Cuando Mario Vargas Llosa (Arequipa, Perú, 1936) preparaba los prólogos a las que él consideraba las mejores novelas del siglo XX, y que después recopiló en La verdad de las mentiras (2002), dedicó el primer estudio a El corazón de las tinieblas, de Joseph Conrad. Allí afirmaba que “… quienes, a base de audacia y perseverancia formidables, consiguieron movilizar a la opinión pública internacional contra las carnicerías congolesas de Leopoldo II fueron un irlandés, Roger Casament, y el belga Morel. Ambos merecerían los honores de una gran novela.” El sueño del celta es su nombre y sale de la pluma del Premio Nobel de Literatura 2010.
La relación que Vargas Llosa tiene con ‘la verdad’ en sus ficciones ha sido prolífica y notoria. En La guerra del fin del mundo (1981), en La fiesta del Chivo (2000), en El paraíso en la otra esquina (2003) y en Travesuras de la niña mala (2006) quiso plasmar ya cuánto de novelístico hubo en determinados hechos históricos. Como en aquellas novelas ahora el novelista incorpora su propia visión de la historia a lo que de fantasioso o increíble tuvieron todos los documentos conservados sobre Casement, el hombre que acompañó a Conrad por el Congo y que le hizo ver ‘el horror’. Y en este apartado Vargas Llosa no tiene rival: en El sueño del celta la tarea de lectura y documentación previa es ingente, descomunal y titánica. Pero jamás abruma al lector. He aquí el primer mérito de esta novela: contar una historia como si todo fuera verdad escondiendo la mentira. Jugando con el título de la novela del mexicano Daniel Sada podemos decir que en El sueño del celta porque parece verdad la mentira nunca se sabe.
El segundo mérito estriba en el dominio absoluto y constante del creador sobre su criatura. Ha escrito novelas más complejas técnicamente, pero la estructura de ésta queda perfectamente encajada en lo que el novelista se ha propuesto. Con constantes idas y venidas a los episodios de Casement ya en la cárcel acusado de alta traición contra Inglaterra, la novela se desarrolla en tres espacios: El Congo, La Amazonía e Irlanda. En el Congo Casement aprende “que no hay peor fiera sanguinaria que el ser humano”, en la Amazonía se sabe inmerso “en las orillas de la locura. Un ser humano normal no puede sumergirse por tantos meses en este infierno sin perder la santidad, sin sucumbir a algún trastorno mental”. En ambos casos Vargas Llosa acompaña al lector en una evidencia cada vez más sangrante: “… el Congo y la Amazonía estaban unidos por un cordón umbilical. Los horrores se repetían, con mínimas variantes, inspirados por el lucro, pecado original que acompañaba al ser humano desde su nacimiento, secreto inspirador de sus infinitas maldades.” En la última estación de su via crucis particular –Irlanda- Casement intentará luchar por la independecia de un país que ya se sabe distinto. En los tres escenarios asistimos al dibujo de un personaje que avanza desde la épica del fracaso hacia la crónica de una muerte anunciada.
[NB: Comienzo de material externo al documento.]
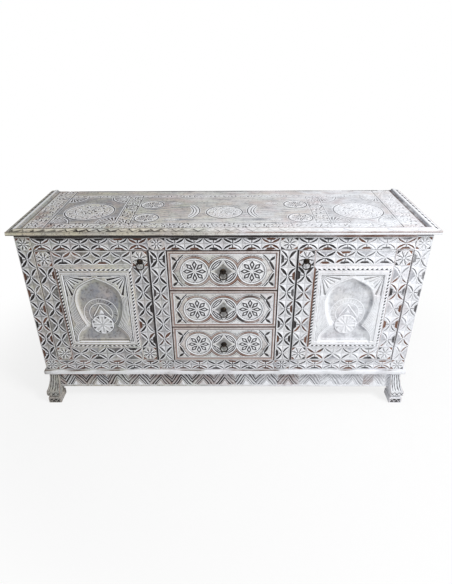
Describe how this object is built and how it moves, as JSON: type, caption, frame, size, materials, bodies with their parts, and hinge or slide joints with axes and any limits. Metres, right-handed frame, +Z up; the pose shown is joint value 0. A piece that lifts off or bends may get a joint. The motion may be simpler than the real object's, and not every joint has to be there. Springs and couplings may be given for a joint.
{
  "type": "carved sideboard cabinet",
  "caption": "Long carved wooden sideboard with a tray-like top, cupboard doors at the ends, drawers between them, ring pulls and scroll feet.",
  "frame": {"origin": "middle of the footprint on the floor", "axes": "+X along the front to the viewer's right, -Y out of the front, +Z up"},
  "size_m": [1.7, 0.545, 0.89],
  "materials": {
    "limed_wood": "matt whitewash, rubbed through to brown on the edges",
    "bare_wood": "plain unpainted wood",
    "dark_iron": "dark forged iron with worn bright spots"
  },
  "bodies": {
    "carcass": {"top_panel": "limed_wood", "top_moulding_front": "limed_wood", "top_moulding_left": "limed_wood", "top_moulding_right": "limed_wood", "top_rail": "limed_wood", "bottom_rail": "limed_wood", "back_panel": "bare_wood", "base_board": "limed_wood", "apron": "limed_wood", "corner_post_left": "limed_wood", "inner_post_left": "limed_wood", "side_plank_left": "limed_wood", "partition_left": "bare_wood", "foot_front_left": "limed_wood", "foot_back_left": "limed_wood", "corner_post_right": "limed_wood", "inner_post_right": "limed_wood", "side_plank_right": "limed_wood", "partition_right": "bare_wood", "foot_front_right": "limed_wood", "foot_back_right": "limed_wood", "drawer_divider_1": "bare_wood", "drawer_divider_2": "bare_wood", "drawer_divider_3": "bare_wood"},
    "door_left": {"door_left_outer_stile": "limed_wood", "door_left_inner_stile": "limed_wood", "door_left_top_rail": "limed_wood", "door_left_bottom_rail": "limed_wood", "door_left_panel": "limed_wood", "door_left_rose": "dark_iron"},
    "door_left_ring": {"door_left_ring": "dark_iron"},
    "door_right": {"door_right_outer_stile": "limed_wood", "door_right_inner_stile": "limed_wood", "door_right_top_rail": "limed_wood", "door_right_bottom_rail": "limed_wood", "door_right_panel": "limed_wood", "door_right_rose": "dark_iron"},
    "door_right_ring": {"door_right_ring": "dark_iron"},
    "drawer_1": {"drawer_1_front": "limed_wood", "drawer_1_side_left": "bare_wood", "drawer_1_side_right": "bare_wood", "drawer_1_back": "bare_wood", "drawer_1_bottom": "bare_wood", "drawer_1_rose": "dark_iron"},
    "drawer_1_ring": {"drawer_1_ring": "dark_iron"},
    "drawer_2": {"drawer_2_front": "limed_wood", "drawer_2_side_left": "bare_wood", "drawer_2_side_right": "bare_wood", "drawer_2_back": "bare_wood", "drawer_2_bottom": "bare_wood", "drawer_2_rose": "dark_iron"},
    "drawer_2_ring": {"drawer_2_ring": "dark_iron"},
    "drawer_3": {"drawer_3_front": "limed_wood", "drawer_3_side_left": "bare_wood", "drawer_3_side_right": "bare_wood", "drawer_3_back": "bare_wood", "drawer_3_bottom": "bare_wood", "drawer_3_rose": "dark_iron"},
    "drawer_3_ring": {"drawer_3_ring": "dark_iron"}
  },
  "joints": [
    {"name": "door_left_hinge", "type": "hinge", "parent": "carcass", "child": "door_left", "pos_m": [-0.756, -0.2445, 0.522], "axis": [0, 0, -1], "range_deg": [0, 90]},
    {"name": "door_left_ring_swing", "type": "hinge", "parent": "door_left", "child": "door_left_ring", "pos_m": [-0.338, -0.2625, 0.748], "axis": [-1, 0, 0], "range_deg": [0, 100]},
    {"name": "door_right_hinge", "type": "hinge", "parent": "carcass", "child": "door_right", "pos_m": [0.756, -0.2445, 0.522], "axis": [0, 0, 1], "range_deg": [0, 90]},
    {"name": "door_right_ring_swing", "type": "hinge", "parent": "door_right", "child": "door_right_ring", "pos_m": [0.338, -0.2625, 0.748], "axis": [-1, 0, 0], "range_deg": [0, 100]},
    {"name": "drawer_1_slide", "type": "slide", "parent": "carcass", "child": "drawer_1", "axis": [0, -1, 0], "range_m": [0, 0.33]},
    {"name": "drawer_1_ring_swing", "type": "hinge", "parent": "drawer_1", "child": "drawer_1_ring", "pos_m": [0, -0.2615, 0.70133], "axis": [-1, 0, 0], "range_deg": [0, 100]},
    {"name": "drawer_2_slide", "type": "slide", "parent": "carcass", "child": "drawer_2", "axis": [0, -1, 0], "range_m": [0, 0.33]},
    {"name": "drawer_2_ring_swing", "type": "hinge", "parent": "drawer_2", "child": "drawer_2_ring", "pos_m": [0, -0.2615, 0.518], "axis": [-1, 0, 0], "range_deg": [0, 100]},
    {"name": "drawer_3_slide", "type": "slide", "parent": "carcass", "child": "drawer_3", "axis": [0, -1, 0], "range_m": [0, 0.33]},
    {"name": "drawer_3_ring_swing", "type": "hinge", "parent": "drawer_3", "child": "drawer_3_ring", "pos_m": [0, -0.2615, 0.33467], "axis": [-1, 0, 0], "range_deg": [0, 100]}
  ]
}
El escenario donde la intimidad de esta épica se hace más evidente es en los episodios de la cárcel. Si el Congo, la Amazonía e Irlanda se erigen en el espacio abierto donde la furia desatada del infierno golpean al lector sin descanso, la cárcel es el remanso de paz donde la muerte callada abraza a Casement lenta, pero segura.
La Academia Sueca manifestó que Vargas Llosa “ha sido capaz de contar la cartografía del poder para mostrar sus miserias y también para expresar la lucha, la revuelta, del hombre por la libertad”. El sueño del celta es una muestra inequívoca de esta inquebrantable voluntad que con el correr de los años no ha hecho sino agrandarse.